**TASK:** In the data below, find the line containing "if empty is"; reproduce that line and all subsequent lines exactly, and nothing else.

_____

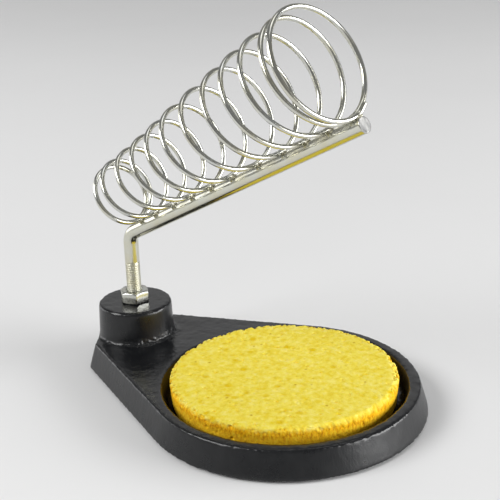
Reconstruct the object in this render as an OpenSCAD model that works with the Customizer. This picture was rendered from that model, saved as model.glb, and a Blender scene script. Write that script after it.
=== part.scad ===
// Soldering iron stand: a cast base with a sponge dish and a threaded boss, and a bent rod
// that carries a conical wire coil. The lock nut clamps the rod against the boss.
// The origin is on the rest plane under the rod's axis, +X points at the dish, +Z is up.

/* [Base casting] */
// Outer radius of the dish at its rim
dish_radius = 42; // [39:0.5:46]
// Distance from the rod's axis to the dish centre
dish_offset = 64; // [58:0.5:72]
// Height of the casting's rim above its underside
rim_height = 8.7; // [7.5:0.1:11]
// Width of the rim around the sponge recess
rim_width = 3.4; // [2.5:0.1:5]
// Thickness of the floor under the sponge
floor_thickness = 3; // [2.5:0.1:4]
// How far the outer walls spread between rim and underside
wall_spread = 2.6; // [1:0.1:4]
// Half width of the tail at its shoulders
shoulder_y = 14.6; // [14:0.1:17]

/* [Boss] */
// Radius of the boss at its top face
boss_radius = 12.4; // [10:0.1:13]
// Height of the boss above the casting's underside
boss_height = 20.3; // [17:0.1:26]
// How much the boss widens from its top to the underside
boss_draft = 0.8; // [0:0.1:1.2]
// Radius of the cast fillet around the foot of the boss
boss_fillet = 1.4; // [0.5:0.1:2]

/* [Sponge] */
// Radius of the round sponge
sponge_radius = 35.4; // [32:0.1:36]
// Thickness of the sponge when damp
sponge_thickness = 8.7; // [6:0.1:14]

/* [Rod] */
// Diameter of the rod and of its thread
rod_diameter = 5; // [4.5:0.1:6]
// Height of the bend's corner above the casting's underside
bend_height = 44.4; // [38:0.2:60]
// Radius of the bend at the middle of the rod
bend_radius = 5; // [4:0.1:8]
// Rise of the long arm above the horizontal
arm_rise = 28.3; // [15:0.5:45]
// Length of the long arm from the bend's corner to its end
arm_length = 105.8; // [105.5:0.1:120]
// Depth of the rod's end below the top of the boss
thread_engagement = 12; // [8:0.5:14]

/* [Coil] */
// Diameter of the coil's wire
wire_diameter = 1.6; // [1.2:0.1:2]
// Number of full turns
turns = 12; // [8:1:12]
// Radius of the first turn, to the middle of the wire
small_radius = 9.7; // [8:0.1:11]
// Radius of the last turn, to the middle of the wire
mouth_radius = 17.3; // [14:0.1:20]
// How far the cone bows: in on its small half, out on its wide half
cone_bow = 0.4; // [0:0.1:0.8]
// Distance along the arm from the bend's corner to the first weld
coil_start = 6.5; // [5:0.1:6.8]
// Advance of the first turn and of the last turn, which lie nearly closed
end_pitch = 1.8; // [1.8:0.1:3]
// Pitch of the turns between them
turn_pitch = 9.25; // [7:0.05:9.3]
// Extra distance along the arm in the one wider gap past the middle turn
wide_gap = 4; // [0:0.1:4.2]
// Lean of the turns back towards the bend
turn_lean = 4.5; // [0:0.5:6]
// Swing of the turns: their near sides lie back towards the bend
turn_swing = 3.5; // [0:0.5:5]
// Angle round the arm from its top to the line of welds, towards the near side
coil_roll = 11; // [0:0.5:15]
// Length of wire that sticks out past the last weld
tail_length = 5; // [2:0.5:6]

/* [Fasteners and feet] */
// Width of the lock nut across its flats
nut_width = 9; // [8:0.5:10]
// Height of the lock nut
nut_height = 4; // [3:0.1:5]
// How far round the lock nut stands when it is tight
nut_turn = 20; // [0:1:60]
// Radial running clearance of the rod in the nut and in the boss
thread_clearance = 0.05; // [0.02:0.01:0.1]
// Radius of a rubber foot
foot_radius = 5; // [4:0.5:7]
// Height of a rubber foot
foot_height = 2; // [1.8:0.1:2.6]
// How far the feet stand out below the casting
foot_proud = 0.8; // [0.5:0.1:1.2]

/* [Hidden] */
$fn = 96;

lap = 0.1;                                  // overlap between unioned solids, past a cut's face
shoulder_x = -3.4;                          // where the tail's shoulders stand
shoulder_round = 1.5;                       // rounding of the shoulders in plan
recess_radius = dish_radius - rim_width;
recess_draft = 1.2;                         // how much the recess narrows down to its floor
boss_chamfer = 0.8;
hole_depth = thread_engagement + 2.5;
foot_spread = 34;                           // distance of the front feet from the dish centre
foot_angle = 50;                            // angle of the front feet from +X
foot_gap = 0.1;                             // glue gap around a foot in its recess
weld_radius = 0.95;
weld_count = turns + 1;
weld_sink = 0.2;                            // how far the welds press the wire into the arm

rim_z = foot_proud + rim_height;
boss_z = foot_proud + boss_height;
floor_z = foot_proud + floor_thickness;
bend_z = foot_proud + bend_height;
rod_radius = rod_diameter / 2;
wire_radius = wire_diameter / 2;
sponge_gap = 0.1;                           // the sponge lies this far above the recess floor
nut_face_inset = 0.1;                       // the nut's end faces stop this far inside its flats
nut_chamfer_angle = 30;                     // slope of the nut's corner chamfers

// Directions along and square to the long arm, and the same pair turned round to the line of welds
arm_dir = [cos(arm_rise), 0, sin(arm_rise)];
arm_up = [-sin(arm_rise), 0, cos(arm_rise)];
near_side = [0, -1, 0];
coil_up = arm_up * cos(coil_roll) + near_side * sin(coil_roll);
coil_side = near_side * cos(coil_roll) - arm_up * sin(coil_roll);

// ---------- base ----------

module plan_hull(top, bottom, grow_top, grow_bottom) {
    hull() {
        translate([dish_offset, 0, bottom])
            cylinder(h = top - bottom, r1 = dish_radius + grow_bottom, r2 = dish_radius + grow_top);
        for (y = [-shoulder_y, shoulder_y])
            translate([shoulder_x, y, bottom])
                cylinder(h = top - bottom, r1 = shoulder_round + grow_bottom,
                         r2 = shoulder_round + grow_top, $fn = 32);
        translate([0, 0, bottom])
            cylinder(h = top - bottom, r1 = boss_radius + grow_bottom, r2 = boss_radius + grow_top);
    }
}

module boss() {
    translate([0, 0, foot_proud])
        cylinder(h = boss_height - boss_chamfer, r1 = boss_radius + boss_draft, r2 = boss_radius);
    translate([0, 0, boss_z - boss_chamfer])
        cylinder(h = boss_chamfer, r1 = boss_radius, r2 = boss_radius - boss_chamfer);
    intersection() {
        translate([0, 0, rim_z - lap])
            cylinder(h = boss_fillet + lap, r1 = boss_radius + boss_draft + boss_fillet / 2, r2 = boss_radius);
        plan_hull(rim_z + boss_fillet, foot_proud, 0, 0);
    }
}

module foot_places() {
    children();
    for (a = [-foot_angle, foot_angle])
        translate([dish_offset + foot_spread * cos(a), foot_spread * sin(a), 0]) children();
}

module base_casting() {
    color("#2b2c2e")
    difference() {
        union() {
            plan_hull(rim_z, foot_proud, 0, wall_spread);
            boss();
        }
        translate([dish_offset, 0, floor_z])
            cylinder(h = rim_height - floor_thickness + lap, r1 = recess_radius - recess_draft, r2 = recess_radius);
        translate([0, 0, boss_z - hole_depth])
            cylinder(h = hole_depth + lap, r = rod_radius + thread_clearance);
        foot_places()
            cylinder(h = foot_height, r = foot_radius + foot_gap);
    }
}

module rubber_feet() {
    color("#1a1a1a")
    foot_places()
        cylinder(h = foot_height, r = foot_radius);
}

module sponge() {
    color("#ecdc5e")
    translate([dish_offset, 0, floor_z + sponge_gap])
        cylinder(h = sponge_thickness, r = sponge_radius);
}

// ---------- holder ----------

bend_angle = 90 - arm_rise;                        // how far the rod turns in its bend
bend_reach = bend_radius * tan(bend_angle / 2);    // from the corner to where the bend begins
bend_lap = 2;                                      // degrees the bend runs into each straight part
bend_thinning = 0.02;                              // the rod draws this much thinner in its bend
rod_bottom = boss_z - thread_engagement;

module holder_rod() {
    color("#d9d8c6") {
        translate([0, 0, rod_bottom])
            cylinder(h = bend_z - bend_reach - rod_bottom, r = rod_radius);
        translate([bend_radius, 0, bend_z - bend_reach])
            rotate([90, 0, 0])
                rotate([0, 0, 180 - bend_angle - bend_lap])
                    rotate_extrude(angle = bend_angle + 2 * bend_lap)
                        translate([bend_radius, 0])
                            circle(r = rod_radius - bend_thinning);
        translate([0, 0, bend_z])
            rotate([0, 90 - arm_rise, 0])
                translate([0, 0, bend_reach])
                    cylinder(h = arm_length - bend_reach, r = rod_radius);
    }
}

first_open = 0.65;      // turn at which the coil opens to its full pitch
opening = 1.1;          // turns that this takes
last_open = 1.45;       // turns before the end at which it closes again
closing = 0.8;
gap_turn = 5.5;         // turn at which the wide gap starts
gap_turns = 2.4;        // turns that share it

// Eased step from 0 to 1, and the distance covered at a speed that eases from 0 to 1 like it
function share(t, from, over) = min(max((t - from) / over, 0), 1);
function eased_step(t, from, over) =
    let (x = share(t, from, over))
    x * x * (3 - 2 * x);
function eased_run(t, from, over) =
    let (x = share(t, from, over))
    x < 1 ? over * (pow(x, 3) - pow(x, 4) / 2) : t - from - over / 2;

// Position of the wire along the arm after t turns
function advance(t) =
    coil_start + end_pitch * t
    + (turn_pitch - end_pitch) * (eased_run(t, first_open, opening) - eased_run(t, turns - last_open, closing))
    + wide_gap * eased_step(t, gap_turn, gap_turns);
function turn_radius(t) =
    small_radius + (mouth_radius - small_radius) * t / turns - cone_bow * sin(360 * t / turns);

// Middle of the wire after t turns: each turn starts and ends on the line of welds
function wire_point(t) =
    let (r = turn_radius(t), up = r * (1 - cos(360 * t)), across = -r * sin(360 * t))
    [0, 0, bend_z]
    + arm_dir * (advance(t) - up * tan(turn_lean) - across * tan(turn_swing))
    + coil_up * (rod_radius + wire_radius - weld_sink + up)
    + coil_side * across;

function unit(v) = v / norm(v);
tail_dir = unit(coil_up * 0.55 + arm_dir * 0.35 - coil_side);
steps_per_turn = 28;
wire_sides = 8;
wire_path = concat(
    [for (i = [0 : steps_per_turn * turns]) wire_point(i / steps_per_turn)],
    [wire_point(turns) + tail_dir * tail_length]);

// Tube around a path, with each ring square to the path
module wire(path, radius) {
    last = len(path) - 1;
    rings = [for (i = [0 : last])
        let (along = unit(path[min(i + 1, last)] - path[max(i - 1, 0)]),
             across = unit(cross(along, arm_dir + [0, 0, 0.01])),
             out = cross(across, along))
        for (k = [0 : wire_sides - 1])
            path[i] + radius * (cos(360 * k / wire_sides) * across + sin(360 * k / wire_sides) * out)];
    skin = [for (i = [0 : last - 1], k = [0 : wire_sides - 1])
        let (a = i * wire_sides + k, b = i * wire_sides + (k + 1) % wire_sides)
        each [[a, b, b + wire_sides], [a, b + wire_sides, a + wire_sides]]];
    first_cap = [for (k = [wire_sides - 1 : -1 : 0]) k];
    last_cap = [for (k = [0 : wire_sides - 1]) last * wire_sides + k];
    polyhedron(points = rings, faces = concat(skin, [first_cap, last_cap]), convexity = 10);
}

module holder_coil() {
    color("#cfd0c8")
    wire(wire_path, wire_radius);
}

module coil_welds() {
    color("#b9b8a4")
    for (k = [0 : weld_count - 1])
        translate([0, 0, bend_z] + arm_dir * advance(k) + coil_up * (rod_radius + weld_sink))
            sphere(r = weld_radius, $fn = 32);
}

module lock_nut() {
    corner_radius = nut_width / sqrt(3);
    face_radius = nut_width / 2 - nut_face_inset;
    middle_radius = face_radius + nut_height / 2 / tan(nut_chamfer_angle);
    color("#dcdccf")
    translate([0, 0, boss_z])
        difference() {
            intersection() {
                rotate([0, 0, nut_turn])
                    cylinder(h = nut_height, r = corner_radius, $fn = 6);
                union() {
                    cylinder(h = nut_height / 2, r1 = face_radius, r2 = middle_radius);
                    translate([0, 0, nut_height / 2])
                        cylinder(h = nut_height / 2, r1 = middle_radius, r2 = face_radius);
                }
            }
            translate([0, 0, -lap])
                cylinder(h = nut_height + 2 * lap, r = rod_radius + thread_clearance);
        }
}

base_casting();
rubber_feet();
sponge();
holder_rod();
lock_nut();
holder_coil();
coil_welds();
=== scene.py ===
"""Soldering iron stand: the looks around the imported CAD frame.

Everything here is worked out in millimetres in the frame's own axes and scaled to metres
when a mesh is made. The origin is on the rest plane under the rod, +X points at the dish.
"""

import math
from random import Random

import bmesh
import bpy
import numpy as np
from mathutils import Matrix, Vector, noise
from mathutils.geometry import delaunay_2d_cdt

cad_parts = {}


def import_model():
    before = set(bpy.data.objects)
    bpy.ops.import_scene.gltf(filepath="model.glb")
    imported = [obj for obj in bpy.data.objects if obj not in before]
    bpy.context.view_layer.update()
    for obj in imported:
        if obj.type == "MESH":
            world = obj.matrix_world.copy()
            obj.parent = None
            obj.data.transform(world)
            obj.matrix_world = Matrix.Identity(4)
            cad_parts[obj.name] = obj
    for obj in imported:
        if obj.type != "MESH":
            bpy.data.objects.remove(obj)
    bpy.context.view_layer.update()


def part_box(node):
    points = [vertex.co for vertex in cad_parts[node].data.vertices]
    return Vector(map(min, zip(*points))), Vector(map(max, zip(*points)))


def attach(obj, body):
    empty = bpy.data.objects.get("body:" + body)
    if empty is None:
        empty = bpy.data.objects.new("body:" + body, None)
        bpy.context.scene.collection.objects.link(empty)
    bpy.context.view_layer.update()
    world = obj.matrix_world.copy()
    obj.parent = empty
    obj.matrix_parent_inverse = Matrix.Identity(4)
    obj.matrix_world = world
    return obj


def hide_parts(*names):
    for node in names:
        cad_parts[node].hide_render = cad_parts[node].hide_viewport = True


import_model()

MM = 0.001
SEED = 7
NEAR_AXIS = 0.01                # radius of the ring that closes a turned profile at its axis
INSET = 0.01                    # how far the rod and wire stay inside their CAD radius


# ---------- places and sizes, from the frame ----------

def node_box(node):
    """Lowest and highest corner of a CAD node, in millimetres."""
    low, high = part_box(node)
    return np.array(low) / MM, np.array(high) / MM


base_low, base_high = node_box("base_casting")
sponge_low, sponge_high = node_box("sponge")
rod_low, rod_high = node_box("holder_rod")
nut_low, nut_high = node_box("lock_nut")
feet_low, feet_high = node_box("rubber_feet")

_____

**RESPONSE BELOW:**
    if empty is None:
        empty = bpy.data.objects.new("body:" + body, None)
        bpy.context.scene.collection.objects.link(empty)
    bpy.context.view_layer.update()
    world = obj.matrix_world.copy()
    obj.parent = empty
    obj.matrix_parent_inverse = Matrix.Identity(4)
    obj.matrix_world = world
    return obj


def hide_parts(*names):
    for node in names:
        cad_parts[node].hide_render = cad_parts[node].hide_viewport = True


import_model()

MM = 0.001
SEED = 7
NEAR_AXIS = 0.01                # radius of the ring that closes a turned profile at its axis
INSET = 0.01                    # how far the rod and wire stay inside their CAD radius


# ---------- places and sizes, from the frame ----------

def node_box(node):
    """Lowest and highest corner of a CAD node, in millimetres."""
    low, high = part_box(node)
    return np.array(low) / MM, np.array(high) / MM


base_low, base_high = node_box("base_casting")
sponge_low, sponge_high = node_box("sponge")
rod_low, rod_high = node_box("holder_rod")
nut_low, nut_high = node_box("lock_nut")
feet_low, feet_high = node_box("rubber_feet")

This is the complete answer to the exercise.